What needs to be done –
In the entries that follow, identify the line containing "The OpenSCAD and" and return it together with all later lines, exactly as they appear.

3D code data –
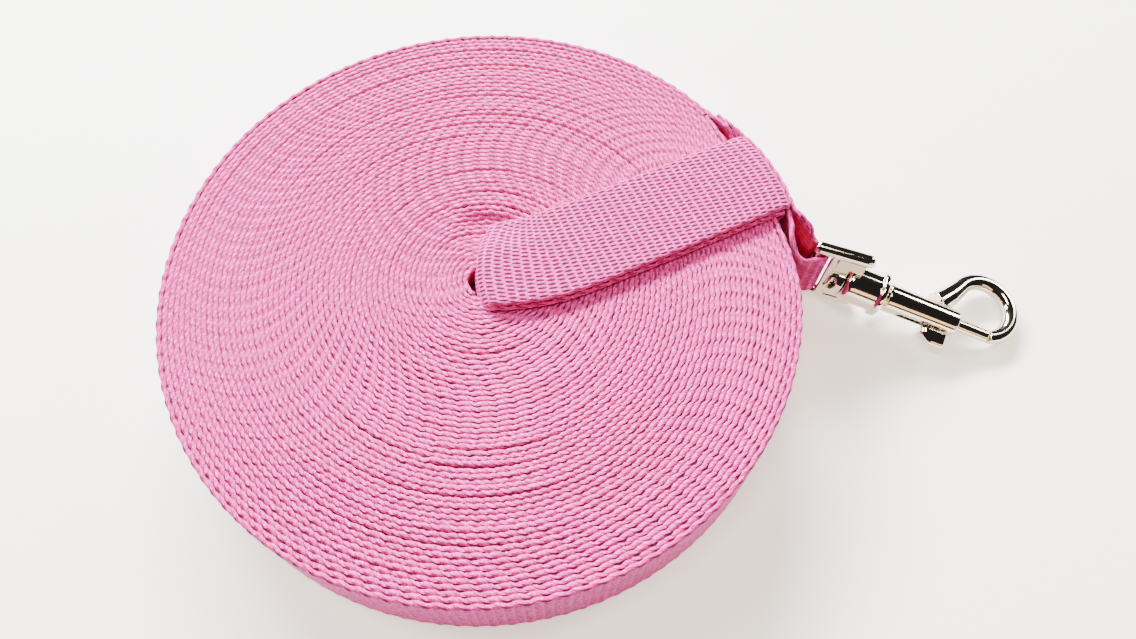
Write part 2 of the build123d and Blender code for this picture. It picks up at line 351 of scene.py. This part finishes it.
def webbing_material():
    """Pink webbing. The weave attribute is the place along and across it, and the face: 1 and -1
    on the faces, and between them on the edges. The shade attribute is painted shade: how far the
    colour is darkened to crimson in the gaps between turns and plies and along shaded edges."""
    k = Nodes("pink_webbing")
    u, v, face = k.split(k.attribute("weave").outputs["Vector"])
    shade = k.attribute("shade").outputs["Fac"]
    # the faces' dashes
    half_length, half_width = 0.96, 0.34
    column = k.math("ROUND", k.over(u, COLUMN))
    du = k.minus(u, k.times(column, COLUMN))
    shift = k.times(k.math("FLOORED_MODULO", column, 2.0), 0.5)
    row = k.plus(k.math("ROUND", k.minus(k.over(v, ROW), shift)), shift)
    dv = k.minus(k.scaled(du, DASH_SLANT, v), k.times(row, ROW))
    wobble = k.noise(k.join(u, v, face), 0.9, 3.0)
    reach = k.plus(
        k.math("POWER", k.absolute(k.over(du, half_length)), 3.0),
        k.math("POWER", k.absolute(k.over(dv, half_width)), 2.0),
    )
    dashes = k.ramp(k.plus(reach, k.scaled(wobble, 1.6, -0.8)), 1.15, 0.25)
    on_face = k.ramp(k.absolute(face), 0.8, 1.0)
    dashes = k.times(dashes, on_face)
    # the edge's loops: a slanting line between each two, and beside every other one a dark tick
    # mark that is painted shade in the gap to the next turn
    edge = k.minus(1.0, on_face)
    uneven = k.noise(k.join(k.times(u, 0.3), v, 0.0), 1.0, 2.0)
    place = k.plus(k.over(u, 2 * COLUMN), k.scaled(face, 0.3, 0.2))
    place = k.absolute(k.minus(k.math("FRACT", place), 0.5))
    place = k.plus(place, k.scaled(uneven, 0.5, -0.25))
    painted_gap_ticks = k.times(k.ramp(place, 0.27, 0.15), k.ramp(face, 0.12, 0.26))
    painted_gap_ticks = k.times(painted_gap_ticks, edge)
    place = k.math("FRACT", k.plus(k.over(u, COLUMN), k.times(face, 0.8)))
    place = k.absolute(k.minus(place, 0.5))
    seams = k.times(k.ramp(k.scaled(uneven, 0.2, place), 0.44, 0.58), edge)
    # the yarn: its fibres, and its lay on the edges
    fibres = k.noise(k.join(k.times(u, 1.1), k.times(v, 9.0), face), 1.0, 3.0, 0.7)
    lay = k.plus(k.times(u, 1.5), k.times(face, 0.8))
    yarn = k.scaled(k.math("SINE", k.times(lay, 2 * math.pi)), 0.5, 0.5)
    yarn = k.times(yarn, edge)
    patches = k.noise(k.position(), 55.0, 3.0)
    specks = k.noise(k.position(), 1300.0, 2.0, 0.8)
    # each colour is laid over those before it
    colour = (0.58, 0.019, 0.26, 1)
    for amount, laid_over in (
        (k.ramp(fibres, 0.3, 0.75), (0.77, 0.035, 0.39, 1)),
        (k.ramp(patches, 0.35, 0.7, 0.0, 0.3), (0.8, 0.036, 0.36, 1)),
        (k.ramp(specks, 0.53, 0.66, 0.0, 0.75), (1.0, 0.17, 0.7, 1)),
        (k.ramp(specks, 0.47, 0.33, 0.0, 0.75), (0.25, 0.012, 0.12, 1)),
        (k.times(yarn, 0.2), (0.95, 0.12, 0.55, 1)),
        (k.times(seams, 0.65), (0.36, 0.012, 0.13, 1)),
        (k.times(dashes, 0.95), (0.085, 0.003, 0.026, 1)),
        # painted shade: crimson where the shade attribute marks gaps and shaded edges
        (k.times(shade, 0.92), (0.54, 0.002, 0.06, 1)),
        # painted shade: dark tick marks in the gaps between turns
        (k.times(painted_gap_ticks, 0.85), (0.1, 0.003, 0.028, 1)),
    ):
        colour = k.mix(amount, colour, laid_over)
    k.put(k.shader.inputs["Base Color"], colour)
    k.put(k.shader.inputs["Roughness"], k.ramp(fibres, 0.2, 0.9, 0.62, 0.85))
    k.shader.inputs["Sheen Weight"].default_value = 0.1
    k.shader.inputs["Sheen Roughness"].default_value = 0.4
    k.shader.inputs["Specular IOR Level"].default_value = 0.18
    height = k.minus(k.times(fibres, 0.5), k.plus(dashes, k.plus(painted_gap_ticks, seams)))
    height = k.plus(height, k.scaled(specks, 0.5, k.times(yarn, 0.5)))
    k.put(k.shader.inputs["Normal"], k.bump(height, 0.00013, 0.7))
    return k.material


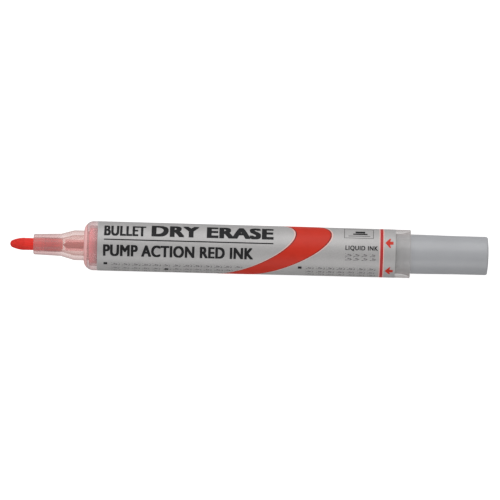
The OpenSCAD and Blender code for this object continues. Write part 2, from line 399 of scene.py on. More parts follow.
CLEAR = ClearFinish("clear_plastic", (0.70, 0.42, 0.42), 0.14, grain=0.03, grain_mm=0.6, cloud=0.02, milk=0.22,
                    tint=(0.90, 0.84, 0.84), far_colour=(0.46, 0.45, 0.44), far_tint=(0.95, 0.945, 0.94),
                    fade_start=-0.0462, fade_end=-0.0430, edge=0.62, edge_shade_colour=(0.43, 0.35, 0.35), edge_power=1.7)
HOUSING = ClearFinish("housing_plastic", (0.60, 0.13, 0.14), 0.35, milk=0.06, tint=(0.97, 0.70, 0.72))
FILM = FilmFinish("silver_film", (0.380, 0.371, 0.369), 0.50, metallic=0.18, cloud=0.03, grain=0.05, grain_mm=0.12,
                  relief_mm=0.0015)
PLUNGER_GREY = Finish("plunger_grey", (0.34, 0.345, 0.36), 0.38, cloud=0.03, grain=0.05, grain_mm=0.18)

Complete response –
The OpenSCAD and Blender code for this object continues. Write part 2, from line 399 of scene.py on. More parts follow.
CLEAR = ClearFinish("clear_plastic", (0.70, 0.42, 0.42), 0.14, grain=0.03, grain_mm=0.6, cloud=0.02, milk=0.22,
                    tint=(0.90, 0.84, 0.84), far_colour=(0.46, 0.45, 0.44), far_tint=(0.95, 0.945, 0.94),
                    fade_start=-0.0462, fade_end=-0.0430, edge=0.62, edge_shade_colour=(0.43, 0.35, 0.35), edge_power=1.7)
HOUSING = ClearFinish("housing_plastic", (0.60, 0.13, 0.14), 0.35, milk=0.06, tint=(0.97, 0.70, 0.72))
FILM = FilmFinish("silver_film", (0.380, 0.371, 0.369), 0.50, metallic=0.18, cloud=0.03, grain=0.05, grain_mm=0.12,
                  relief_mm=0.0015)
PLUNGER_GREY = Finish("plunger_grey", (0.34, 0.345, 0.36), 0.38, cloud=0.03, grain=0.05, grain_mm=0.18)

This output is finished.